Peco. :hungry: Mmmm Mmmmmmm good looking lunch! Great pictures and presentation.. :doublethumbsup:


----------



## mano (Feb 11, 2012)

Excellent presentation.

What exactly do you have to refine? The learning curve on fresh pasta is pretty quick.


----------



## Peco (Feb 11, 2012)

Flavors ...


----------



## Lucretia (Feb 13, 2012)

That's a FIRST try? It looks and sounds fabulous.


----------



## Peco (Feb 13, 2012)




----------



## WildBoar (Feb 13, 2012)

Peco said:


> Flavors ...


So which part of it worked vs did not work? The manicotti filling sounds spot-on, but I'll admit I've never had any with a sauce other then tomato sauce. Browned butter seems like it would work ok, but curious how the soy and balsalmic vinegar affected things. I like the mushrooms -- seems like a good addition.

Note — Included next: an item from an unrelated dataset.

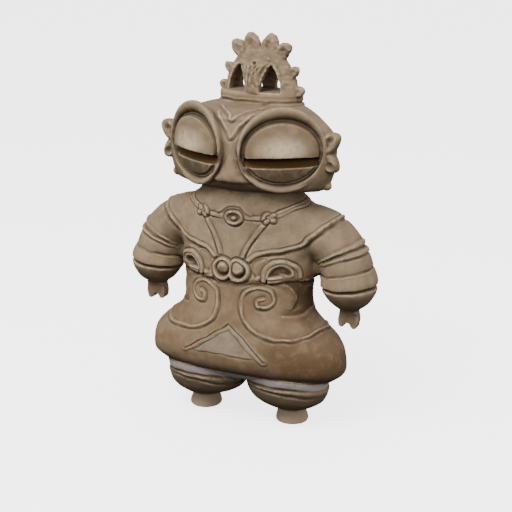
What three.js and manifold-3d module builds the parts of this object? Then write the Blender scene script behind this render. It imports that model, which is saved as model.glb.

Flavors aside, that photo should be on the cover of a cooking magazine :hungry:


----------



## Peco (Feb 14, 2012)

The combo of flavors was 1 huge umami bomb ... could use some additional acidity and maybe a little sweetness. Sauce was good but need some refinement - a little "heavy".

Thanks for the kind words - an iphone did the trick - who said iphonecams sucks


----------



## stereo.pete (Feb 14, 2012)

Well played sir! I know it has been stated a few times before but I absolutely love the presentation.


----------



## mano (Feb 14, 2012)

It seems the "flavor" problem has nothing to do with the pasta itself, but how was prepared.

Making good, light pasta is pretty simple and it seems like you nailed it.

Most any manicotti with a cheese filling is going to be relatively heavy and unami no matter how thin you make the pasta.


----------



## UCChemE05 (Feb 14, 2012)

That looks awesome! 

What did you feel like needed refinement?


----------



## Peco (Feb 14, 2012)

mano said:


> It seems the "flavor" problem has nothing to do with the pasta itself, but how was prepared.
> 
> Making good, light pasta is pretty simple and it seems like you nailed it.
> 
> Most any manicotti with a cheese filling is going to be relatively heavy and unami no matter how thin you make the pasta.



Exactly, has nothing to do with the pasta!


----------



## Peco (Feb 14, 2012)

UCChemE05 said:


> That looks awesome!
> 
> What did you feel like needed refinement?



As said above, some acidity and sweetness ...


----------



## DK chef (Feb 15, 2012)

Cool Peco  Nice plate and dish, love it.

I guess the Italians guests was great inspiration, they inspired me


----------